Wednesday, June 27, 2012

Federal judge hands Florida Gov. Scott voter purge victory!


Post on Politics ^ | 06/27/2012 | Dara Kam



A federal judge denied the U.S. Department of Justice’s request for an emergency restraining order to halt Florida’s non-citizen voter purge and said the controversial scrub does not violate federal law.
U.S. District Court Judge Robert Hinkle heard arguments this morning from the Justice Department and Michael Carvin, a Washington lawyer representing Gov. Rick Scott’s administration. Carvin was one of the lead lawyers for President George W. Bush in the protracted 2000 recount legal wrangle.

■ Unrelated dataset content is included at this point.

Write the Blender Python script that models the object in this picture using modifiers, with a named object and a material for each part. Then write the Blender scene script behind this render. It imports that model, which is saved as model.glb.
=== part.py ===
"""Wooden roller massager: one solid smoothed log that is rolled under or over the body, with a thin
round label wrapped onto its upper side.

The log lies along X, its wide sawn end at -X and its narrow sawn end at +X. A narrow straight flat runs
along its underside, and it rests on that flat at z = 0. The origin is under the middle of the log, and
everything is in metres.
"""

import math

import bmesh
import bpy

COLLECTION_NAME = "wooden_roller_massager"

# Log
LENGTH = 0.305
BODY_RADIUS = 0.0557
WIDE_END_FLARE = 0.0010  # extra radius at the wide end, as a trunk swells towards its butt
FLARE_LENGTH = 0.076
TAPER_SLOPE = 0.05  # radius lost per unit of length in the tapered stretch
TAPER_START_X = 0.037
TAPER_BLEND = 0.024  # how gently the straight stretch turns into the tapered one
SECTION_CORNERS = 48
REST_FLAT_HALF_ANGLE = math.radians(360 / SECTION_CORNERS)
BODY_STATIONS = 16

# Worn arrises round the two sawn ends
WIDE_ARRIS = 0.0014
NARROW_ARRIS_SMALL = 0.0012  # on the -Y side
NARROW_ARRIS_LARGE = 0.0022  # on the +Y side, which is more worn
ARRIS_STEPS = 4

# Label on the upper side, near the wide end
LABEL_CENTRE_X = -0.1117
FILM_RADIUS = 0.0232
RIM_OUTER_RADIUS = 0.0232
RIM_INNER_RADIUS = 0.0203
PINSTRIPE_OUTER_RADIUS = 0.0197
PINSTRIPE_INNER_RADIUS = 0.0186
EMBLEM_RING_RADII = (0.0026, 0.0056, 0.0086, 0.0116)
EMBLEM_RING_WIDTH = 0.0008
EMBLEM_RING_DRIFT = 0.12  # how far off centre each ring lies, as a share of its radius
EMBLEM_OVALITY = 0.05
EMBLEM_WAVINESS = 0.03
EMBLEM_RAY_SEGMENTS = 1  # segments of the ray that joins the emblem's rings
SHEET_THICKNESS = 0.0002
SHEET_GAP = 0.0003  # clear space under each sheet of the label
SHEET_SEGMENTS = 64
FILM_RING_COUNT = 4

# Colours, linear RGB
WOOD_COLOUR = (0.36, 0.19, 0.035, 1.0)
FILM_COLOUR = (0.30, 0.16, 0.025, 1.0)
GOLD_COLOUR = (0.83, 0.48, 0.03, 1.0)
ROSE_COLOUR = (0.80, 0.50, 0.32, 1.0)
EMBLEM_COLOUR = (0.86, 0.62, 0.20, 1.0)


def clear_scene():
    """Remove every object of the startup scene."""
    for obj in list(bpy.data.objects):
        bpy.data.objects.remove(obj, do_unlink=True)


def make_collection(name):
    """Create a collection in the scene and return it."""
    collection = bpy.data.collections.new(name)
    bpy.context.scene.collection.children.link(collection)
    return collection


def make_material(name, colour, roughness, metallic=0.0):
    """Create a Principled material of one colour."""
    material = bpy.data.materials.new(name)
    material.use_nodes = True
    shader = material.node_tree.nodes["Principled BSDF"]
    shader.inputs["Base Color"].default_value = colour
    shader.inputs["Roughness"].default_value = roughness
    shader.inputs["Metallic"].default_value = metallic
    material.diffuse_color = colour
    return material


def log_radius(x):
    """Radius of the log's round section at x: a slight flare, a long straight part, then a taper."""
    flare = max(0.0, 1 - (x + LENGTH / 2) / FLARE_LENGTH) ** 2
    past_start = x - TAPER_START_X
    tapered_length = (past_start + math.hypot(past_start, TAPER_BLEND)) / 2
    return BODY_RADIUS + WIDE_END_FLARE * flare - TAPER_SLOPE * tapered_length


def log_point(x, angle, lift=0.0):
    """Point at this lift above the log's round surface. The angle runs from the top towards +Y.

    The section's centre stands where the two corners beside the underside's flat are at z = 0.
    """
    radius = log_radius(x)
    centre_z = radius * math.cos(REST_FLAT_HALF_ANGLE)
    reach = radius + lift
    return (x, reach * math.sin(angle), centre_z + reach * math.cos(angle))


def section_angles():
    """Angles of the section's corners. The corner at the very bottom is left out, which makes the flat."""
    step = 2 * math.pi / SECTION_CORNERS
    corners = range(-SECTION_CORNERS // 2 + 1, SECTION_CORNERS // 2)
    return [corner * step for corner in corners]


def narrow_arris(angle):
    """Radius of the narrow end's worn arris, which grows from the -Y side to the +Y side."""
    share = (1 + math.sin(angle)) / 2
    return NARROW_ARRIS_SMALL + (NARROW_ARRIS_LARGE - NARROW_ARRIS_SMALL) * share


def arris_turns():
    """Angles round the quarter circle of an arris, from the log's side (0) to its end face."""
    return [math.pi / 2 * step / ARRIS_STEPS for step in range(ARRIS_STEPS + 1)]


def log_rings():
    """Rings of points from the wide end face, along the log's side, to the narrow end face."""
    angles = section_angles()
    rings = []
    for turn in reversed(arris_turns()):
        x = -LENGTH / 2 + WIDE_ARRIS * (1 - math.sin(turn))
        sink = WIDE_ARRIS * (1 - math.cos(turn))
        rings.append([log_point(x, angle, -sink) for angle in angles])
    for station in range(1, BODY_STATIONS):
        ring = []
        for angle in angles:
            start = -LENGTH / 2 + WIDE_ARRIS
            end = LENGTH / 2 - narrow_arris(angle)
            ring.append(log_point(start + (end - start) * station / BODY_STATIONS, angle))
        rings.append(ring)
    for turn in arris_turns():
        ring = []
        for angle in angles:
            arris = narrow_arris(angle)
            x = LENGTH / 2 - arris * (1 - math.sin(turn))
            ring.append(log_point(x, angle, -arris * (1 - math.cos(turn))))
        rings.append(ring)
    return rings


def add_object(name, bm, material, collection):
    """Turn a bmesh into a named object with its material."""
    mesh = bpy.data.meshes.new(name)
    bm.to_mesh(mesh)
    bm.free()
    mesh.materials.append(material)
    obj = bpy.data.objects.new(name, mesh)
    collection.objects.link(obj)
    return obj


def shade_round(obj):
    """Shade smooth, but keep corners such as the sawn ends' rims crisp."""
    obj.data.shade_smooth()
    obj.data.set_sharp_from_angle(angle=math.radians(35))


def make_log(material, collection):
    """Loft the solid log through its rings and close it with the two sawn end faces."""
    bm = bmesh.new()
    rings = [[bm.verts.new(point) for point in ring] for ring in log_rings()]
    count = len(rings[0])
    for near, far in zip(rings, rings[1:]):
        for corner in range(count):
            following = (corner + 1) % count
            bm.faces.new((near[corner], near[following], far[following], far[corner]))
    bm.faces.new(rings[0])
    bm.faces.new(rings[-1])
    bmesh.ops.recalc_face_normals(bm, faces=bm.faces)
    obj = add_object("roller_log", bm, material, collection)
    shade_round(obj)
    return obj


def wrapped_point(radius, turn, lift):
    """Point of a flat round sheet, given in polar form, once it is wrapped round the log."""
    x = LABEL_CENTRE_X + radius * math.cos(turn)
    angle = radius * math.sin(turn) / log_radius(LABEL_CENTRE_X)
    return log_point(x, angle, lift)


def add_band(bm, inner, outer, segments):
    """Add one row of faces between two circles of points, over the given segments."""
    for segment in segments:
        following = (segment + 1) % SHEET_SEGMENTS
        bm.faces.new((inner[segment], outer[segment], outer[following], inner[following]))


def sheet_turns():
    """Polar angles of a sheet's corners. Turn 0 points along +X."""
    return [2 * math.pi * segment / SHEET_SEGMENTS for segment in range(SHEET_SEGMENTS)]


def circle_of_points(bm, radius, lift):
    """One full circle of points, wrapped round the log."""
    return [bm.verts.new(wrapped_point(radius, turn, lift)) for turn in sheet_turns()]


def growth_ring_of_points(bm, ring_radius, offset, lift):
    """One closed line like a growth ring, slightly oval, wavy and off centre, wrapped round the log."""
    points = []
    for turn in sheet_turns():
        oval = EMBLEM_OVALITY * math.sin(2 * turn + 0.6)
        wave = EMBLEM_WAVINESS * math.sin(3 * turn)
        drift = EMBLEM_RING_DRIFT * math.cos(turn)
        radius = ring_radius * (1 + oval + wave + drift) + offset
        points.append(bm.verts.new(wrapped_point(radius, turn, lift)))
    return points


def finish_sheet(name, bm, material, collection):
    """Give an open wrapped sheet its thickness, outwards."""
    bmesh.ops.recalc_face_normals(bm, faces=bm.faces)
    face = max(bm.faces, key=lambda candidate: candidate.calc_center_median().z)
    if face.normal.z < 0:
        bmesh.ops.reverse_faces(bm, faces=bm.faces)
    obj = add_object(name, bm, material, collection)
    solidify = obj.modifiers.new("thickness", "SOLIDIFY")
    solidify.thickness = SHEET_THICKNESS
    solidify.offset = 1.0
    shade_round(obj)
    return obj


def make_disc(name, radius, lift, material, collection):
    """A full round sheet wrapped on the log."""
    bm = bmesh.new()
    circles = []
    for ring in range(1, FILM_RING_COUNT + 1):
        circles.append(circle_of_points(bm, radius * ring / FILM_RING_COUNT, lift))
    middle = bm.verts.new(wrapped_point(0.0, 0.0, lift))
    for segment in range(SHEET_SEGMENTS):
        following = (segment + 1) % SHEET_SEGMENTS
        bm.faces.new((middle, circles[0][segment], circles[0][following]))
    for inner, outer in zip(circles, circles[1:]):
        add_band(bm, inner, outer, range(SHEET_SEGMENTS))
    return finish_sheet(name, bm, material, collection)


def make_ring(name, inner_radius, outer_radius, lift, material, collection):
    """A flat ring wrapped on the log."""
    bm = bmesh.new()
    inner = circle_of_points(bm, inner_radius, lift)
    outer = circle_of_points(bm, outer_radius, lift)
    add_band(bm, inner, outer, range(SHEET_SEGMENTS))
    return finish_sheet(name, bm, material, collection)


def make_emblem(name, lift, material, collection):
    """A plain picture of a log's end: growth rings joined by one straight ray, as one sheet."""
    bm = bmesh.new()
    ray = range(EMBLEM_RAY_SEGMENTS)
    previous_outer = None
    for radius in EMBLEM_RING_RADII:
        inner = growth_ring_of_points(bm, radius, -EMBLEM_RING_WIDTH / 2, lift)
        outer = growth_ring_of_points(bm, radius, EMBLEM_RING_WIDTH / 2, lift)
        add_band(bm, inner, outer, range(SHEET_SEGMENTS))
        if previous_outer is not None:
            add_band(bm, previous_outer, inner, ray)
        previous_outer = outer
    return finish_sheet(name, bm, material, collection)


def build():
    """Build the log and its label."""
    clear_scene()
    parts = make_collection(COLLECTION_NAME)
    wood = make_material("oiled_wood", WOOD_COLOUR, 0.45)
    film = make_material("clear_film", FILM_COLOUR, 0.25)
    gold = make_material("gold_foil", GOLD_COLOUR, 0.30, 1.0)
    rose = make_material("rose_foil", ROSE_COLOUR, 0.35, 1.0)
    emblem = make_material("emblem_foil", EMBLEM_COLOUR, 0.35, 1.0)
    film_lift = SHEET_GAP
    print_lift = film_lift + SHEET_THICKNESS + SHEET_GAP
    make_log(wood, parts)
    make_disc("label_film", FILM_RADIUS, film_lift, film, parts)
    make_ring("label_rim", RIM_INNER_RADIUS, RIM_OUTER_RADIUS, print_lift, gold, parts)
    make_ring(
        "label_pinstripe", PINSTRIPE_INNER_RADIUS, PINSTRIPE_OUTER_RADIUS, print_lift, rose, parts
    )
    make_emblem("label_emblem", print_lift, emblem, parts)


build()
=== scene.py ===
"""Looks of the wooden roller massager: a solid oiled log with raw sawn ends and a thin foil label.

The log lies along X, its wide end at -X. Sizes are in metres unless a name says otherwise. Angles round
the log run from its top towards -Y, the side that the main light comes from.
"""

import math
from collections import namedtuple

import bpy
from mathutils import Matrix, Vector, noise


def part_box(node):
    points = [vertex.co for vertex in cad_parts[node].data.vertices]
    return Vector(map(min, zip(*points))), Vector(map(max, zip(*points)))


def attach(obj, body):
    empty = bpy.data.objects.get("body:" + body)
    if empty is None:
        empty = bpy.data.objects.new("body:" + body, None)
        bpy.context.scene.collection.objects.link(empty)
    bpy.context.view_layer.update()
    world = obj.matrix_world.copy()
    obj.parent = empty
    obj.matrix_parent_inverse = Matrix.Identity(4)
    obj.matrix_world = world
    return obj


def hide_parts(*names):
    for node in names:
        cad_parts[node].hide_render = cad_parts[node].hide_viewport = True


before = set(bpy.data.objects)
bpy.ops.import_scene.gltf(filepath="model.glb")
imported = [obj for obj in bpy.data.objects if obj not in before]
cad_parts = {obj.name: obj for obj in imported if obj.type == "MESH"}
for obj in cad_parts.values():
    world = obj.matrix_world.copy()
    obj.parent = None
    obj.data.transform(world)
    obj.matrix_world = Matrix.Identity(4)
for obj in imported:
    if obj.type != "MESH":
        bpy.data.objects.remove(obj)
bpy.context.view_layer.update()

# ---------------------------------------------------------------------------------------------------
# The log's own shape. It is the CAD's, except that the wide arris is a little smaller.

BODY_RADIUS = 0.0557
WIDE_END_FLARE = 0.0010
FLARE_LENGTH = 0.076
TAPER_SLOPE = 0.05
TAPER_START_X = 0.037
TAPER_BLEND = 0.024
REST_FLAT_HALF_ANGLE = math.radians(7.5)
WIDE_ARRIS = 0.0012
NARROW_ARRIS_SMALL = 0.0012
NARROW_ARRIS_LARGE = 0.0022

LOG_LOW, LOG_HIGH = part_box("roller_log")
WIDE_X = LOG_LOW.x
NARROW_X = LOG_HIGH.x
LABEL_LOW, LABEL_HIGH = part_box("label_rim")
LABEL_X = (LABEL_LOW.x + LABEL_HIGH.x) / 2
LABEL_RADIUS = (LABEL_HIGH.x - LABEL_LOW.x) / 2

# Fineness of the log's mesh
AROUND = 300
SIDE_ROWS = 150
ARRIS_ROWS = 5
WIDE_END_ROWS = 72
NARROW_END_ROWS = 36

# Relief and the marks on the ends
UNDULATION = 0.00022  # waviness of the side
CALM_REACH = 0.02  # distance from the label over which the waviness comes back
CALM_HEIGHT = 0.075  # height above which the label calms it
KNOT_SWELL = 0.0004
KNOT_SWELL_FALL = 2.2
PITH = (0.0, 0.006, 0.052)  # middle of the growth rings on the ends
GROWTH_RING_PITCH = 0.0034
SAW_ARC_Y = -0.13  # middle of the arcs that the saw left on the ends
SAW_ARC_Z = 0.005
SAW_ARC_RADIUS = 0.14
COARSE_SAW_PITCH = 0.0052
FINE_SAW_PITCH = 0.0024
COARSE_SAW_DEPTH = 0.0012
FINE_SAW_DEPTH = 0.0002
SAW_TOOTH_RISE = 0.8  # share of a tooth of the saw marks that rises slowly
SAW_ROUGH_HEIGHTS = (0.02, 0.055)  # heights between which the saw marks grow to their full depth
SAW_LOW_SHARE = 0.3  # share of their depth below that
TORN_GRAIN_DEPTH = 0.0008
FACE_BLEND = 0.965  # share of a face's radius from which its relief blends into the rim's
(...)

Hinkle denied the request for the emergency stop to the program in part because he said the state was no longer doing it.

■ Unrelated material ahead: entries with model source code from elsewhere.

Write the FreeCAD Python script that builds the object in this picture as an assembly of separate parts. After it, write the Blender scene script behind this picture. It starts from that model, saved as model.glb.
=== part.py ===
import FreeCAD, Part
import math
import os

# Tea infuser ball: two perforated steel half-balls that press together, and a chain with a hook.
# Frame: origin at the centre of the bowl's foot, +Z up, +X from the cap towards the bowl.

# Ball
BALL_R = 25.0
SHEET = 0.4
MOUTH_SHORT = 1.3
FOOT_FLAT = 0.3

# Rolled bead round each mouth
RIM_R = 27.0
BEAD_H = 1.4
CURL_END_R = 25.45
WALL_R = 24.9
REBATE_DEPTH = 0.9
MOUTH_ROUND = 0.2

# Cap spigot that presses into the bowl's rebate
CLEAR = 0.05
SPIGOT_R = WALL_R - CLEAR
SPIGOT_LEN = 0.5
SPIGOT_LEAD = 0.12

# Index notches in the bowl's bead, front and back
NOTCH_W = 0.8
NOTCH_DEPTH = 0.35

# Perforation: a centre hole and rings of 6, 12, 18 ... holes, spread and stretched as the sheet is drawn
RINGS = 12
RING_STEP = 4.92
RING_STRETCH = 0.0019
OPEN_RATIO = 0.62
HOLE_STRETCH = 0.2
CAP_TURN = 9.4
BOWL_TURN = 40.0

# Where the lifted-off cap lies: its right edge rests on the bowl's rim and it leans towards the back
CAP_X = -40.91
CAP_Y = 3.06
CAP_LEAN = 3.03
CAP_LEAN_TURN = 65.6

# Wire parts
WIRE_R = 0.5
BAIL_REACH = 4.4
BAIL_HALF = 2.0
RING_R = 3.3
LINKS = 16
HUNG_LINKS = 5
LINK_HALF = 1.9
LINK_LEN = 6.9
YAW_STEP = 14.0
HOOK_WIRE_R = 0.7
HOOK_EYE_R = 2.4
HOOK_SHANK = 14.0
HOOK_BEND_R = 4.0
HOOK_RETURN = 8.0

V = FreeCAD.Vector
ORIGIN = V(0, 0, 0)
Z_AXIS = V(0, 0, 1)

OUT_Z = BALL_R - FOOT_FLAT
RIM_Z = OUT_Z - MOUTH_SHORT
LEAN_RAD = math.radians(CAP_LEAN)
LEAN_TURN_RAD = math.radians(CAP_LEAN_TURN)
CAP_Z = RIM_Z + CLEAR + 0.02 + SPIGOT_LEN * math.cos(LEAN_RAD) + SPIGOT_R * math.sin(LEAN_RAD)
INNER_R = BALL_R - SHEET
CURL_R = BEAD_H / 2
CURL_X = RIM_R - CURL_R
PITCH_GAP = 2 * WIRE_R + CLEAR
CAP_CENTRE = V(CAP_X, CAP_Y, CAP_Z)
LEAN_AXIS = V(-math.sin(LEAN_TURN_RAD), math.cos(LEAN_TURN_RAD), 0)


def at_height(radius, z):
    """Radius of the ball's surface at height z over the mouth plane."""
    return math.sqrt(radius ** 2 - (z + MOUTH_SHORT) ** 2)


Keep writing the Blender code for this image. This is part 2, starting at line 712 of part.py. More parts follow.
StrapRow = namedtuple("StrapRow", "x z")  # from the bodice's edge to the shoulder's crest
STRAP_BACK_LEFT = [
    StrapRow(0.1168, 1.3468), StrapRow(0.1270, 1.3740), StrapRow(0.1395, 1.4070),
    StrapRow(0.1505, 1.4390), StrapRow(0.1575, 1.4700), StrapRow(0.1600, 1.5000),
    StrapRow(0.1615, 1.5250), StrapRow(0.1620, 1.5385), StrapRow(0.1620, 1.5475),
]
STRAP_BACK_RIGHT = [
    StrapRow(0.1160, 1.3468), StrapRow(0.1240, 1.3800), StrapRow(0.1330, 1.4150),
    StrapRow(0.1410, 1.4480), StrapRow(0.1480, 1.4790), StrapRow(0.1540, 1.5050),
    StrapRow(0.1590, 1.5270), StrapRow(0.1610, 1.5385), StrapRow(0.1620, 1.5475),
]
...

But he also rejected Justice Department attorney John Bert Russ’s argument that the non-citizen voter purge violates federal law.
He also chided both administrations, saying the “federal government and the state government ought to be working together” to ensure honest elections.

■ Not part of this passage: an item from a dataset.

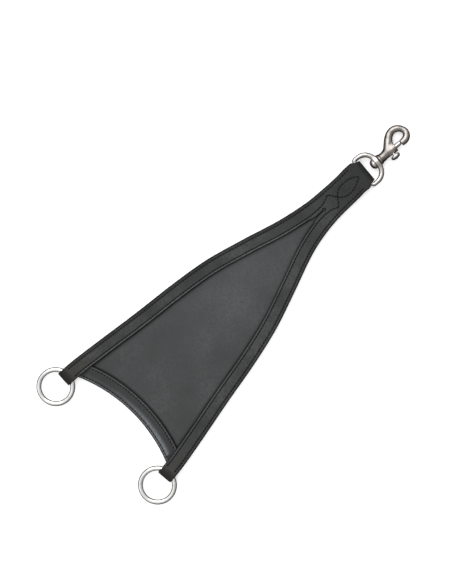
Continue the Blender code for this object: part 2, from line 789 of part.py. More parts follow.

Wednesday’s hearing is the first of multiple lawsuits over the voter purge. Scott is suing the Department of Homeland Security over access to a federal database the state contends would allow them to create a less error-prone list than the Secretary of State Ken Detzner distributed to county supervisors in April.
While he denied the emergency restraining order, Judge Hinkle allowed the lawsuit to move forward.
And he put Detzner on notice that he would be available for future emergency hearings if the state “ramps up” the voter purge without making sure the list was less error-riddled.
Scott insists that no citizens have been wrongly removed from the voting rolls as a result of the purge but that about 100 non-citizens were found to have been registered to vote.
Many of the 2,600 flagged individuals on the list given out in April turned out to be naturalized citizens and therefore eligible to vote, Hinkle noted.
“Questioning someone’s citizenship unnecessarily is not as trivial as the state would have it,” Hinkle scolded. “But leaving an ineligible voter on the list is not a solution. People need to know we are running an honest election.”